Written task:
Each line below is to be written out in full, exactly as shown.

★ ★ ★ ★ ★

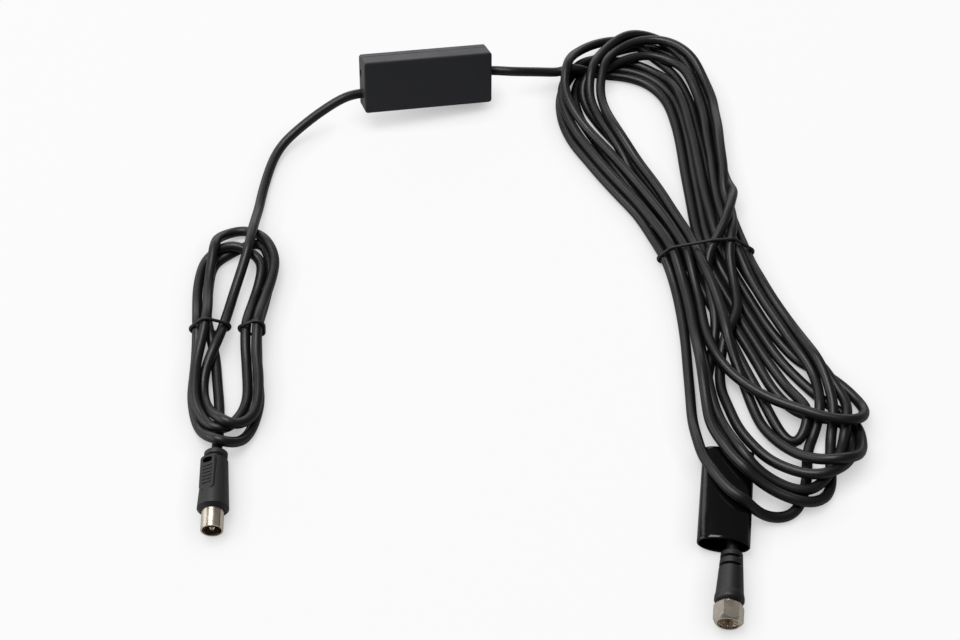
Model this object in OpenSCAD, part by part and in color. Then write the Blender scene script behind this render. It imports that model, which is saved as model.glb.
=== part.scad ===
// Aerial lead for a television: a coaxial lead with an inline signal amplifier.
// One end has a moulded push-in coaxial plug, the other a screw-on hex connector
// with a loose weather sleeve behind it. Both runs of lead are folded into hanks.
// The amplifier box leans back on its rear edge, as the stiff leads hold it.
// X runs along the box, Z is up, and the origin is the middle of the box's footprint.

/* [Amplifier box] */
// Length of the box
box_l = 65.5; // [55:0.5:80]
// Depth of the box, front face to back face
box_t = 14.5; // [13.5:0.1:18]
// Height of the box
box_h = 26.5; // [24:0.5:34]
// Depth of the back cover
cover_t = 5; // [4.2:0.1:5.5]
// Wall of both shells
shell_wall = 1.6; // [1.2:0.1:1.8]
// Round of the box's corners, seen from the front
corner_r = 1.5; // [1.2:0.1:2.5]
// Round of the edges of the front and back faces
edge_r = 0.9; // [0.5:0.1:1]
// Depth and width of the groove along the parting line
seam_groove = 0.35; // [0.2:0.05:0.5]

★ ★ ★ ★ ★

Response to the task:
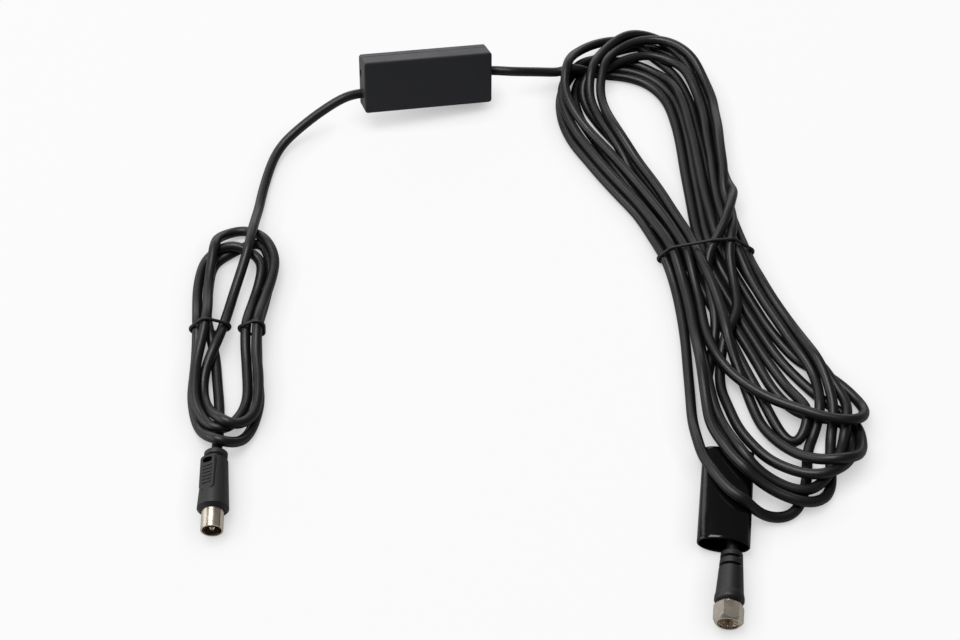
Model this object in OpenSCAD, part by part and in color. Then write the Blender scene script behind this render. It imports that model, which is saved as model.glb.
=== part.scad ===
// Aerial lead for a television: a coaxial lead with an inline signal amplifier.
// One end has a moulded push-in coaxial plug, the other a screw-on hex connector
// with a loose weather sleeve behind it. Both runs of lead are folded into hanks.
// The amplifier box leans back on its rear edge, as the stiff leads hold it.
// X runs along the box, Z is up, and the origin is the middle of the box's footprint.

/* [Amplifier box] */
// Length of the box
box_l = 65.5; // [55:0.5:80]
// Depth of the box, front face to back face
box_t = 14.5; // [13.5:0.1:18]
// Height of the box
box_h = 26.5; // [24:0.5:34]
// Depth of the back cover
cover_t = 5; // [4.2:0.1:5.5]
// Wall of both shells
shell_wall = 1.6; // [1.2:0.1:1.8]
// Round of the box's corners, seen from the front
corner_r = 1.5; // [1.2:0.1:2.5]
// Round of the edges of the front and back faces
edge_r = 0.9; // [0.5:0.1:1]
// Depth and width of the groove along the parting line
seam_groove = 0.35; // [0.2:0.05:0.5]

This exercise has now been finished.